**CHALLENGE:**
From the entries below, copy exactly the lines from the one that contains "stays at Z = 0." through the one that contains "if empty is", both included, and only those.

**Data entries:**

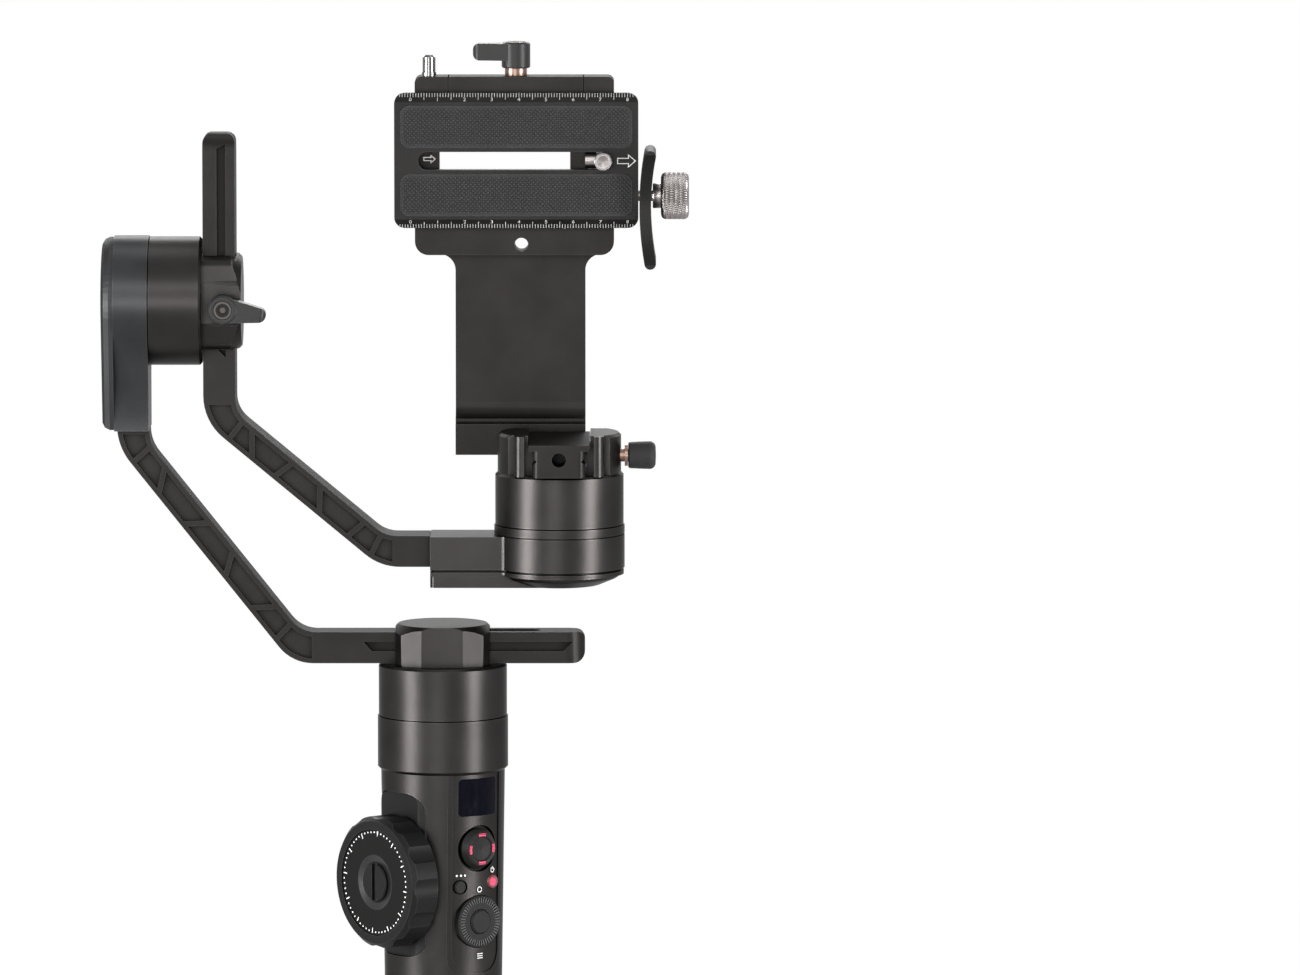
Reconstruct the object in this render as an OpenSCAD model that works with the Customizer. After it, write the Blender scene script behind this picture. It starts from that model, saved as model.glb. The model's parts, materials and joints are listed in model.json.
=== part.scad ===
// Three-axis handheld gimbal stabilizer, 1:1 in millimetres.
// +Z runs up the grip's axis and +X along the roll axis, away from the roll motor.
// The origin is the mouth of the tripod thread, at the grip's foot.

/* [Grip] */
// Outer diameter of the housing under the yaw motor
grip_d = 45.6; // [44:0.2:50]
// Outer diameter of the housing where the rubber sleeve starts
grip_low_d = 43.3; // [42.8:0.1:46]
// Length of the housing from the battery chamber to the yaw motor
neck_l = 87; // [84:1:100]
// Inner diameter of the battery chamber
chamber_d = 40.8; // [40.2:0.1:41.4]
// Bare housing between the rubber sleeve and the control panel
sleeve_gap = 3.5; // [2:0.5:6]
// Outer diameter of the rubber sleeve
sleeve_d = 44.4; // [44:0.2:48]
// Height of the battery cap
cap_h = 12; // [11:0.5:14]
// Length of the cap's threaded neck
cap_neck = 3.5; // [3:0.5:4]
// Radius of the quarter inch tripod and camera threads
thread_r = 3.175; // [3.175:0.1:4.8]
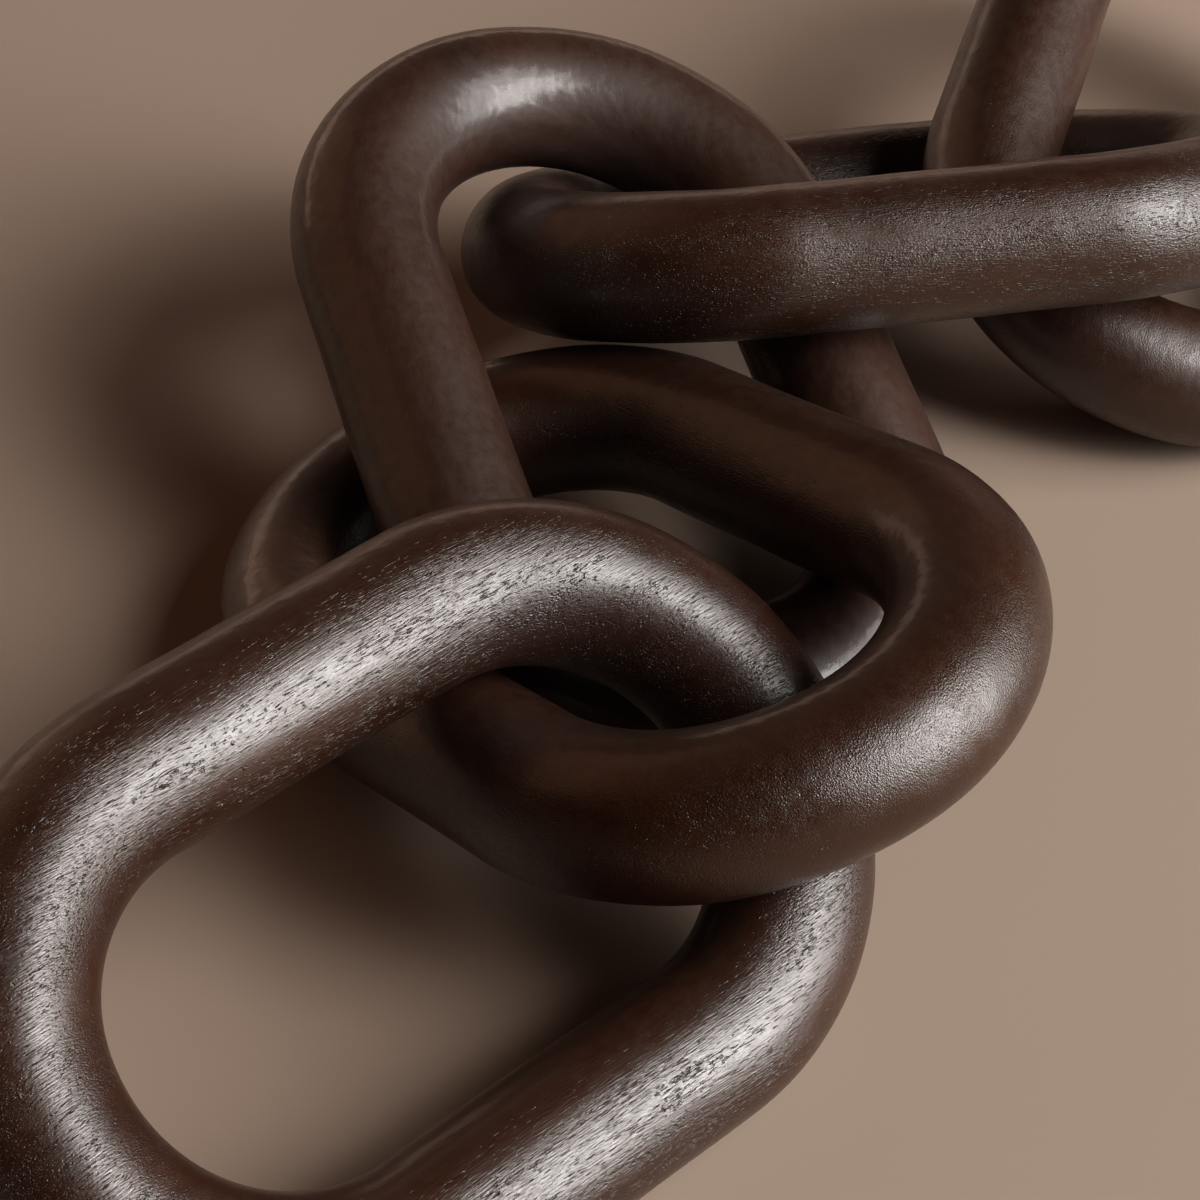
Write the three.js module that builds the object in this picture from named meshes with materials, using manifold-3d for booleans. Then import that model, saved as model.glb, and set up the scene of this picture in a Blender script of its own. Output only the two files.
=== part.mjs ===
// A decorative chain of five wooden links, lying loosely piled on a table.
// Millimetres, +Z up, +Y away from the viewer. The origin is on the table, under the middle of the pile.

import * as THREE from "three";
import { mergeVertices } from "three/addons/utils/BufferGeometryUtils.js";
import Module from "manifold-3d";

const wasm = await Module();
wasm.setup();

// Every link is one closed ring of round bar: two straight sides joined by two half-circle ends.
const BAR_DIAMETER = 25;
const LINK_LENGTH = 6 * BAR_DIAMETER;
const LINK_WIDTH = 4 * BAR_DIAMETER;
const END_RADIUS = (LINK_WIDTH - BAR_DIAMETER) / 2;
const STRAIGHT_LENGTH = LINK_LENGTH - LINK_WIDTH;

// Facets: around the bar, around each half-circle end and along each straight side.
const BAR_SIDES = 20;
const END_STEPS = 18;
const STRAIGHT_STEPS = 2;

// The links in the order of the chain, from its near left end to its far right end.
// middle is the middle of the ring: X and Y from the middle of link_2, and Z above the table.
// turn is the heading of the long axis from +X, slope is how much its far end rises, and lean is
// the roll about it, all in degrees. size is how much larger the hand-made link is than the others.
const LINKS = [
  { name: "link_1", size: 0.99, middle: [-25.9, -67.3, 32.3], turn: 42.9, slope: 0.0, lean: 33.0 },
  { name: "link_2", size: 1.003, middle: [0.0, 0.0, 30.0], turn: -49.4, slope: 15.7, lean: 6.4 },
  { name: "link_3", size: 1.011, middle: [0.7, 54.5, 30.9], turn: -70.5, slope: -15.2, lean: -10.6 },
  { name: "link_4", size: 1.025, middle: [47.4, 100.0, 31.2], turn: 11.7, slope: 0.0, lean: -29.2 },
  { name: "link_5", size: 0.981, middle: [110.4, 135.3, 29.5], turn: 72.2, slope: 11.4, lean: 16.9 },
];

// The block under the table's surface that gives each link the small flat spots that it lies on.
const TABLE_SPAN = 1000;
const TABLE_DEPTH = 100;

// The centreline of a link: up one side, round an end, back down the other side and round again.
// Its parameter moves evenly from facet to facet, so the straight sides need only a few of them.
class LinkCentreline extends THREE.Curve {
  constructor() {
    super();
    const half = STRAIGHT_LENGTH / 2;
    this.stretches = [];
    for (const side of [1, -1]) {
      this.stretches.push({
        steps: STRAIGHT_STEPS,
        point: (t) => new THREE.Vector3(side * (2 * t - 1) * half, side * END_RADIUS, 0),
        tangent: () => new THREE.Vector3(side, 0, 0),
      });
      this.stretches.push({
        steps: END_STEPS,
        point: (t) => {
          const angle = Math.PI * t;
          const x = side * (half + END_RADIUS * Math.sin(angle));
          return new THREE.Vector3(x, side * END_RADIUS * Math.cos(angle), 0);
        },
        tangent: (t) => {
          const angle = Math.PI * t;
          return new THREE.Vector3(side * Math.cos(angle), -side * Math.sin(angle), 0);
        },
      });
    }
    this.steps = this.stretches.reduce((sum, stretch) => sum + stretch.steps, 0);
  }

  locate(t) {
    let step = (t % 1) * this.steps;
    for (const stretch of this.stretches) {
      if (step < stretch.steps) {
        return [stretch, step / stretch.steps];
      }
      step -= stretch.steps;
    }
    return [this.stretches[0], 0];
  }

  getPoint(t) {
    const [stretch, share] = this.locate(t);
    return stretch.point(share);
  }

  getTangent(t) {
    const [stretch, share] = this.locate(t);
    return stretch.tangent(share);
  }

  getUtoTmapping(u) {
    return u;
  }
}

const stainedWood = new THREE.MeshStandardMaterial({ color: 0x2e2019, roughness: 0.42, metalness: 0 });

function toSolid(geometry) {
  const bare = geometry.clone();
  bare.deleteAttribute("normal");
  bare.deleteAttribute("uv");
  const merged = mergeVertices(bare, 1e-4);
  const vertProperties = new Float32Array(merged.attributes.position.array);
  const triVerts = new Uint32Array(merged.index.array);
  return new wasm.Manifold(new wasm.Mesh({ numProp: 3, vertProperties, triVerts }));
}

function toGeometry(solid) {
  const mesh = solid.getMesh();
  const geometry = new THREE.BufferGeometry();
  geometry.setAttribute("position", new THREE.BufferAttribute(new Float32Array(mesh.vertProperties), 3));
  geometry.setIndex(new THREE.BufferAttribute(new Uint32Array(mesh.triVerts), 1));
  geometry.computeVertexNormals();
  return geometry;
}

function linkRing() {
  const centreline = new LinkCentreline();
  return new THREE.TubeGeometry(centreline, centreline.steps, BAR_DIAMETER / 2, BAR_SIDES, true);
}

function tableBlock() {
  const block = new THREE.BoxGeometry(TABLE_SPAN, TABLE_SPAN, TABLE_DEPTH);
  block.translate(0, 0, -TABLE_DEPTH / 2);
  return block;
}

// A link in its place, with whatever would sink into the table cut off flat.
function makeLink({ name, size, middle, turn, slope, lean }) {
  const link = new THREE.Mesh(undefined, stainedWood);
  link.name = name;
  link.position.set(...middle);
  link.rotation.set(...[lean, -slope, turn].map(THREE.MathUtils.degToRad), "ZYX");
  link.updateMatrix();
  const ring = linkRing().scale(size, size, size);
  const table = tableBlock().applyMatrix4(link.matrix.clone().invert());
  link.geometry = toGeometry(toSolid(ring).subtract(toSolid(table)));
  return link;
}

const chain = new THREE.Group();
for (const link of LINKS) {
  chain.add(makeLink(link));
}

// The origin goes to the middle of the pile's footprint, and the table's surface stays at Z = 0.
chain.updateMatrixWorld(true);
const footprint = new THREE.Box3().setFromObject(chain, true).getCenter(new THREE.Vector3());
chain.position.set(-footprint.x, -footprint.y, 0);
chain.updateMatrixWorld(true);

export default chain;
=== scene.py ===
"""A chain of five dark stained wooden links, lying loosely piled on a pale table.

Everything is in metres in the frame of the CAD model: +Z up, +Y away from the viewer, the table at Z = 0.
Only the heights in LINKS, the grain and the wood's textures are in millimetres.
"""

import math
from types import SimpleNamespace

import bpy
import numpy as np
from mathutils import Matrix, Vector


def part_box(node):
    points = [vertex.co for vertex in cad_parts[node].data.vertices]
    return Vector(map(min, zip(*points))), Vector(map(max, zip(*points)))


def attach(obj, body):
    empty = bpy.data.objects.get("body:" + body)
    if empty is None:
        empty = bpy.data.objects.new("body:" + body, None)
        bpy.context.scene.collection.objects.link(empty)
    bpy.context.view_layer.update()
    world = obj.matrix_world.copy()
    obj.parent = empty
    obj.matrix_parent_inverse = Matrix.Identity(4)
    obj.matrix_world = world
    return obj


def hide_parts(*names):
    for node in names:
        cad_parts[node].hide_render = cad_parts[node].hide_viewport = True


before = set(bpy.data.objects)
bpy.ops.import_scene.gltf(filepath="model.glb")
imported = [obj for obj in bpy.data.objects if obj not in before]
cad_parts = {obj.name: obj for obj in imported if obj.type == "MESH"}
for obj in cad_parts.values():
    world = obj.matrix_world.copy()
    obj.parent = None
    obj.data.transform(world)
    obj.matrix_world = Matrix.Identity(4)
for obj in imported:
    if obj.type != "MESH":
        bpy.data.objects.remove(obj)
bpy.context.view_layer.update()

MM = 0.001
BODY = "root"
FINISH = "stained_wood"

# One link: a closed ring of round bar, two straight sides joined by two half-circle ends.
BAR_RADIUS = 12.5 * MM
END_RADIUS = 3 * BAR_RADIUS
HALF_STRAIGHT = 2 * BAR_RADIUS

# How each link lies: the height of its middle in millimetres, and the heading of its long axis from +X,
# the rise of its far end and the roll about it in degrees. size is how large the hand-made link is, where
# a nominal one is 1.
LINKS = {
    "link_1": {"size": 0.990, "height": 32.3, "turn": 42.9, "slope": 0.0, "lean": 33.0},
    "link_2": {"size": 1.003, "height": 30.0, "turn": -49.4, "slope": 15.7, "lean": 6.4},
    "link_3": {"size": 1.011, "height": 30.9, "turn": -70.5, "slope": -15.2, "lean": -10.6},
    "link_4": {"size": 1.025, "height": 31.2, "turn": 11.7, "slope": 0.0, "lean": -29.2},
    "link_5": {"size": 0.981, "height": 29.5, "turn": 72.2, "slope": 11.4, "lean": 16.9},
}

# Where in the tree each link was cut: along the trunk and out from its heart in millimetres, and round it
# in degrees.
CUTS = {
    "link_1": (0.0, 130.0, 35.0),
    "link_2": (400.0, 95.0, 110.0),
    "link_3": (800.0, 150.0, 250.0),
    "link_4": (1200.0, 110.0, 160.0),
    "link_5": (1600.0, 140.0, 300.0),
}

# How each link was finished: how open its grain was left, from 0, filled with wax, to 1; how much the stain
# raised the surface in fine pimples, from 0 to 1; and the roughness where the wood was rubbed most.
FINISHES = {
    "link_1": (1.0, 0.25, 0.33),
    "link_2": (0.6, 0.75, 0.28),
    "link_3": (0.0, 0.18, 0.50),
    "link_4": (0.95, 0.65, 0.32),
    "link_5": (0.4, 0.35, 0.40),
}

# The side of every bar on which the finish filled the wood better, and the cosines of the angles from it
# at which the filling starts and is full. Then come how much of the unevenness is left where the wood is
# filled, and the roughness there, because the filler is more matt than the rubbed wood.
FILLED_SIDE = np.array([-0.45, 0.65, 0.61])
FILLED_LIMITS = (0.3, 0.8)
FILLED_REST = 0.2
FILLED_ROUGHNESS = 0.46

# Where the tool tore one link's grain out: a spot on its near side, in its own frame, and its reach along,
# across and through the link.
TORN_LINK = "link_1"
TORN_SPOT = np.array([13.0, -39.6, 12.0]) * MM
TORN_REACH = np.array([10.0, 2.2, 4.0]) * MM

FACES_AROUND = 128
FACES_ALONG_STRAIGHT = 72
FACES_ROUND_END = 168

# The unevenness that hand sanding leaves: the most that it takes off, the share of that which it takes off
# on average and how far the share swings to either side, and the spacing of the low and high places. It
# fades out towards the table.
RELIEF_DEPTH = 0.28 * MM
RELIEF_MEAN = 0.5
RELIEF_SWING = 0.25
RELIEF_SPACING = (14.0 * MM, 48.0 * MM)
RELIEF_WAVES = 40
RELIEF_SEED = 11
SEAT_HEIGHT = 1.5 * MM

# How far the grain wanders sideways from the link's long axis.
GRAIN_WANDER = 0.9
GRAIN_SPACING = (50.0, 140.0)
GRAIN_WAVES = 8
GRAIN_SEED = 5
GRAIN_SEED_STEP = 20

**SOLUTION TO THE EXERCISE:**
// The origin goes to the middle of the pile's footprint, and the table's surface stays at Z = 0.
chain.updateMatrixWorld(true);
const footprint = new THREE.Box3().setFromObject(chain, true).getCenter(new THREE.Vector3());
chain.position.set(-footprint.x, -footprint.y, 0);
chain.updateMatrixWorld(true);

export default chain;
=== scene.py ===
"""A chain of five dark stained wooden links, lying loosely piled on a pale table.

Everything is in metres in the frame of the CAD model: +Z up, +Y away from the viewer, the table at Z = 0.
Only the heights in LINKS, the grain and the wood's textures are in millimetres.
"""

import math
from types import SimpleNamespace

import bpy
import numpy as np
from mathutils import Matrix, Vector


def part_box(node):
    points = [vertex.co for vertex in cad_parts[node].data.vertices]
    return Vector(map(min, zip(*points))), Vector(map(max, zip(*points)))


def attach(obj, body):
    empty = bpy.data.objects.get("body:" + body)
    if empty is None:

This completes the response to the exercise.